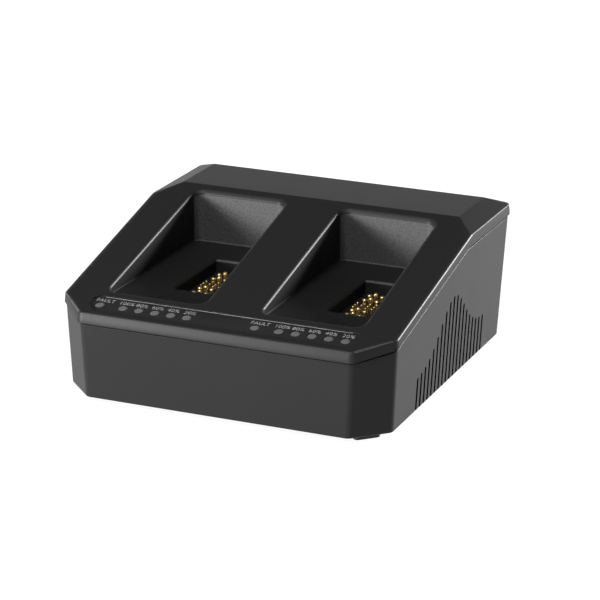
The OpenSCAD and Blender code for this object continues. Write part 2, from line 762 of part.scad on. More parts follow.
module supply_board() color([0.5, 0.36, 0.2]) placed() difference() {
    board_plate(supply_half, supply_front, supply_l);
    at_supply_posts() screw_holes();
}

module board_screws() color(steel) placed() {
    at_charge_posts() board_screw();
    at_supply_posts() board_screw();
}
module board_screw() translate([0, 0, board_top]) rotate([180, 0, 0])
    screw(board_screw_d, post_h - bite_spare, board_head_d, board_head_h);

// Parts stand at x and y from the centre of their board, as shares of its half width and length
module on_charge(x, y) translate([x * charge_half, charge_mid + y * charge_l, board_top]) children();
module on_supply(x, y)
    translate([x * supply_half, supply_front + (0.5 + y) * supply_l, board_top]) children();

module chip(size) translate([-size[0] / 2, -size[1] / 2, 0]) cube(size);

module charge_chips() color(dark) placed() both_sides() {
    on_charge(0.19, 0.06) chip(controller);
    for (y = [-0.25, -0.15, 0.3]) on_charge(0.125, y) chip(driver);
    on_charge(0.375, 0.36) chip(regulator);
}

module power_inductors() color(grey) placed() both_sides() for (y = [-0.25, -0.08])
    on_charge(0.375, y) {
        cylinder(d = inductor_d, h = inductor_flange_t);
        cylinder(d = inductor_coil_d, h = inductor_h - inductor_flange_t);
        translate([0, 0, inductor_h - inductor_flange_t]) cylinder(d = inductor_d, h = inductor_flange_t);
    }

// A capacitor can: size holds its diameter and height
module can(size) rotate_extrude() {
    square([size[0] / 2 - can_edge, size[1]]);
    square([size[0] / 2, size[1] - can_edge]);
    translate([size[0] / 2 - can_edge, size[1] - can_edge]) circle(can_edge);
}

module output_capacitors() color([0.12, 0.14, 0.3]) placed() both_sides()
    for (p = [[0.34, 0.13], [0.34, 0.235], [0.19, 0.4]]) on_charge(p[0], p[1]) can(output_can);

module heat_sink(side) color(steel) placed() on_charge(side, 0.075)
    translate([-sink_w / 2 - side * (sink_w / 2 + 1), -sink_l / 2, 0]) {
        cube([sink_w, sink_l, sink_base_t]);
        for (i = [0:sink_fins - 1])
            translate([i * (sink_w - sink_fin_t) / (sink_fins - 1), 0, 0])
                cube([sink_fin_t, sink_l, sink_h]);
    }

// The flat lead from the indicator board hangs from a plug under it to a socket on the charge board
module indicator_cable() color(grey) placed() {
    plug_top = indicator_top - board_t;
    plug_y = up(window_y) * cos(deck_tilt) - plug_top * sin(deck_tilt);
    plug_z = front_h + window_y * k + plug_top * cos(deck_tilt);
    socket_y = charge_front + plug[1];
    translate([-14, 0, 0]) {
        on_deck() translate([-plug[0] / 2, up(window_y) - plug[1] / 2, plug_top - plug[2]]) cube(plug);
        translate([-plug[0] / 2, socket_y - plug[1] / 2, board_top]) cube(plug);
        strip([[socket_y, board_top + plug[2] / 2], [socket_y + 1, board_top + 2 * plug[2]],
               [socket_y - 1, plug_z - 2 * plug[2]], [plug_y + 0.5, plug_z - plug[2] / 2]],
              cable_w, cable_t);
    }
}

// Power supply

module transformer_core() color([0.16, 0.16, 0.17]) placed() on_supply(core_x, -0.05) difference() {
    translate([-core[0] / 2, -core[1] / 2, 0]) cube(core);
    for (x = [-core[0] / 2 + leg, leg / 2]) translate([x, -core[1], leg * 0.7])
        cube([core[0] / 2 - 1.5 * leg, 2 * core[1], core[2] - 1.4 * leg]);
}

module transformer_winding() color([0.75, 0.6, 0.2]) placed() on_supply(core_x, -0.05) {
    h = core[2] - 1.4 * leg - 0.4;
    translate([0, 0, leg * 0.7 + 0.2]) linear_extrude(h) difference() {
        rounded(core[0] - 2 * leg - 0.4, core[1] + 9, 2);
        square([leg + 0.4, core[1] + 0.4], center = true);
    }
    for (y = [-1, 1]) translate([-5, y * (core[1] / 2 + 2.6) - 1, 0]) cube([10, 2, leg]);
}

module bulk_capacitor() color([0.1, 0.1, 0.12]) placed()
    on_supply(0, (bulk_front + bulk_can[0] / 2) / supply_l - 0.5) can(bulk_can);

module line_choke() color([0.62, 0.3, 0.12]) placed() on_supply(-0.32, 0.06)
    translate([0, 0, choke_wire_r]) rotate_extrude() translate([choke_r, 0]) circle(choke_wire_r);

module bridge_rectifier() color(dark) placed() on_supply(rectifier_x / supply_half, -0.37) difference() {
    chip(rectifier);
    translate([0, -rectifier[1], rectifier[2] * 0.7]) rotate([-90, 0, 0])
        cylinder(d = case_screw_d, h = 2 * rectifier[1]);
}

module fuse() color([0.8, 0.8, 0.78]) placed() on_supply(-inlet_x / supply_half, -0.38) {
    z = fuse_cap_d / 2 + 0.6;
    translate([-fuse_l / 2, 0, z]) rotate([0, 90, 0]) cylinder(d = fuse_d, h = fuse_l);
    for (side = [-1, 1]) translate([side * (fuse_l + 1) / 2, 0, 0]) {
        translate([-fuse_cap_l / 2, 0, z]) rotate([0, 90, 0]) cylinder(d = fuse_cap_d, h = fuse_cap_l);
        chip([2, 4, z]);
    }
}

module supply_heat_sink() color(steel) placed() on_supply(0.73, -0.02)
    translate([0, -supply_sink[1] / 2, 0]) {
        cube([supply_sink_t, supply_sink[1], supply_sink[2]]);
        for (z = [2:4:supply_sink[2] - 2]) translate([0, 0, z])
            cube([supply_sink[0], supply_sink[1], sink_fin_t]);
    }

// A frame on the outside of the rear wall, at the inlet, with z straight out of the drafted wall
module at_inlet() translate([-inlet_x, low_rear(inlet_z), inlet_z]) rotate([-90 - draft, 0, 0]) children();

module inlet_body() color(dark) placed() at_inlet() difference() {
    union() {
        slab(inlet_w + 2 * inlet_t + 2 * inlet_flange, inlet_h + 2 * inlet_t + 2 * inlet_flange,
             2, 0, inlet_flange_t);
        slab(inlet_w + 2 * inlet_t, inlet_h + 2 * inlet_t, inlet_r, -inlet_socket_l - inlet_t,
             inlet_socket_l + inlet_t + eps);
    }
    slab(inlet_w, inlet_h, inlet_r, -inlet_socket_l, inlet_socket_l + 2 * inlet_flange_t);
    at_inlet_pins() translate([0, 0, -inlet_socket_l - 2 * inlet_t])
        cylinder(d = inlet_pin_d, h = 3 * inlet_t);
}
module at_inlet_pins() for (x = [-1, 1]) translate([x * inlet_pin_pitch / 2, 0, 0]) children();

module inlet_pins() color(steel) placed() at_inlet() at_inlet_pins() {
    length = inlet_socket_l + inlet_t + pin_tail - pin_set_back;
    translate([0, 0, -pin_set_back]) sphere(d = inlet_pin_d);
    translate([0, 0, -pin_set_back - length]) cylinder(d = inlet_pin_d, h = length);
}

// Each inlet lead leaves its pin forward, turns down and ends on the supply board
module inlet_leads() color([0.35, 0.2, 0.12]) placed() {
    back = inlet_socket_l + inlet_t + pin_tail;
    y = low_rear(inlet_z) - back * cos(draft);
    z = inlet_z + back * sin(draft);
    for (x = [-1, 1]) translate([x * inlet_pin_pitch / 2 - inlet_x, y - lead_start, z]) {
        rotate([-90, 0, 0]) cylinder(d = lead_d, h = lead_start);
        translate([0, 0, -lead_bend]) rotate([90, 0, -90]) rotate_extrude(angle = 90)
            translate([lead_bend, 0]) circle(d = lead_d);
        translate([0, -lead_bend, board_top - z]) cylinder(d = lead_d, h = z - lead_bend - board_top);
    }
}

// The supply leads arch over the gap between the boards
module supply_leads() color([0.6, 0.08, 0.06]) placed() for (x = [-3, -1, 1, 3]) {
    arch = board_split / 2 + 4;
    rise = 3;
    translate([x * 2, supply_front - board_split / 2, board_top + rise]) {
        rotate([90, 0, 90]) rotate_extrude(angle = 180) translate([arch, 0]) circle(d = lead_d);
        for (y = [-arch, arch]) translate([0, y, -rise]) cylinder(d = lead_d, h = rise);
    }
}

top_cover();
lower_housing();
foot(-1, false);  // foot_front_left
foot(1, false);  // foot_front_right
foot(-1, true);  // foot_rear_left
foot(1, true);  // foot_rear_right
case_screws();
indicator_overlay();
light_guide(-1);  // light_guide_left
light_guide(1);  // light_guide_right
indicator_board();
indicator_leds();
indicator_board_screws();
contact_block(-1);  // contact_block_left
contact_block(1);  // contact_block_right
contact_board(-1);  // contact_board_left
contact_board(1);  // contact_board_right
contact_screws(-1);  // contact_screws_left
contact_screws(1);  // contact_screws_right
power_barrels(-1);  // power_barrels_left
power_barrels(1);  // power_barrels_right
signal_barrels(-1);  // signal_barrels_left
signal_barrels(1);  // signal_barrels_right
power_plungers(-1);  // power_plungers_left
power_plungers(1);  // power_plungers_right
signal_plungers(-1);  // signal_plungers_left
signal_plungers(1);  // signal_plungers_right
contact_cable(-1);  // contact_cable_left
contact_cable(1);  // contact_cable_right
charge_board();
charge_chips();
power_inductors();
output_capacitors();
heat_sink(-1);  // heat_sink_left
heat_sink(1);  // heat_sink_right
indicator_cable();
supply_board();
board_screws();
transformer_core();
transformer_winding();
bulk_capacitor();
line_choke();
bridge_rectifier();
fuse();
supply_heat_sink();
inlet_body();
inlet_pins();
inlet_leads();
supply_leads();
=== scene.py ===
"""The visible model of a two-bay battery charger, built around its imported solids.

The mouldings, contacts, windows, marks, feet and inlet are modelled in millimetres in the
housing's own frame: x across, y back from the front edge of the deck and z up from the bottom
edge of the housing. The method settle() brings each finished piece to the part's frame in metres.
"""
import sys
import logging
import math
from contextlib import contextmanager
from dataclasses import dataclass, field
from enum import Enum
from typing import Callable, Iterator, Sequence

import bmesh
import bpy
from mathutils import Matrix, Vector


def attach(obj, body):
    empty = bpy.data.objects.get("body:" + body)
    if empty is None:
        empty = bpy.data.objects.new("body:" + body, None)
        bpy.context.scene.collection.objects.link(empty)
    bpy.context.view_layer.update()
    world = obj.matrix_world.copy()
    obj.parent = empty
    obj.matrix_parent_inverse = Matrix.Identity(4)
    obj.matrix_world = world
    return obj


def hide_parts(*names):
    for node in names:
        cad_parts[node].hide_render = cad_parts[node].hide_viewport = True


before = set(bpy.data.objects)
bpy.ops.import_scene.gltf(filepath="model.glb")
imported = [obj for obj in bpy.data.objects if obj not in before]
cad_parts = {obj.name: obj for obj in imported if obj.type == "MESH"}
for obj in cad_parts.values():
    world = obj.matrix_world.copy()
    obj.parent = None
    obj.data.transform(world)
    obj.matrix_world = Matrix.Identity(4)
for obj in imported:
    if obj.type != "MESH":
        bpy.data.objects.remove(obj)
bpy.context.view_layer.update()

log = logging.getLogger("charger")
Point = tuple[float, float, float]
Pair = tuple[float, float]
Piece = bpy.types.Object
Tree = bpy.types.NodeTree
Socket = bpy.types.NodeSocket
Edge = bmesh.types.BMEdge
Face = bmesh.types.BMFace
MM = 0.001
CASE_DEPTH = 163.0  # From front to rear, in millimetres
FOOT_HEIGHT = 2.0
HAIR = 0.01  # Closer than this, in millimetres, two places are the same
MERGE = 0.002  # Closer than this, two vertices become one
FLAT = math.radians(0.3)  # At a smaller angle two faces are in one plane
SPARE = 1.0  # How far a tool runs past what it cuts
NOISE_RANGE = (0.3, 0.7)  # Where nearly all the values of a noise are


class Body(Enum):
    """The moving bodies of the part."""

    CHARGER = "charger"
    LEFT_PLUNGERS = "left_plungers"
    RIGHT_PLUNGERS = "right_plungers"


class Side(Enum):
    """The two halves of the charger, as signs along x."""

    LEFT = -1
    RIGHT = 1

    @property
    def word(self) -> str:
        """The side's name in the names of pieces and nodes."""
        return self.name.lower()

    @property
    def plungers(self) -> Body:
        """The body that this side's plungers ride on."""
        return Body.LEFT_PLUNGERS if self is Side.LEFT else Body.RIGHT_PLUNGERS


class Cut(Enum):
    """What a boolean does with its tool."""

    AWAY = "DIFFERENCE"
    TOGETHER = "UNION"
    COMMON = "INTERSECT"


class Pick(Enum):
    """The kinds of mesh element that a selection works on."""

    EDGES = "EDGE"
    FACES = "FACE"


# Handling of objects and selections


def focus(piece: Piece) -> None:
    """Selects one object alone and makes it the active one.

    Args:
        piece: The object.
    """
    bpy.ops.object.select_all(action="DESELECT")
    piece.select_set(True)
    bpy.context.view_layer.objects.active = piece


@contextmanager
def editing(piece: Piece, kind: Pick = Pick.FACES) -> Iterator[bmesh.types.BMesh]:
    """Holds an object in edit mode with nothing selected.

    Args:
        piece: The object.
        kind: The kind of element to select.

    Returns:
        The mesh under edit.
    """
    focus(piece)
    bpy.ops.object.mode_set(mode="EDIT")
    bpy.ops.mesh.select_mode(type=kind.value)
    bpy.ops.mesh.select_all(action="DESELECT")
    yield bmesh.from_edit_mesh(piece.data)
    bpy.ops.object.mode_set(mode="OBJECT")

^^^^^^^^

REQUEST »
Exactly as written, return the lines from the line containing "charge_board();" through the line containing "its imported solids.", both included.

COMPLETED TASK »
charge_board();
charge_chips();
power_inductors();
output_capacitors();
heat_sink(-1);  // heat_sink_left
heat_sink(1);  // heat_sink_right
indicator_cable();
supply_board();
board_screws();
transformer_core();
transformer_winding();
bulk_capacitor();
line_choke();
bridge_rectifier();
fuse();
supply_heat_sink();
inlet_body();
inlet_pins();
inlet_leads();
supply_leads();
=== scene.py ===
"""The visible model of a two-bay battery charger, built around its imported solids.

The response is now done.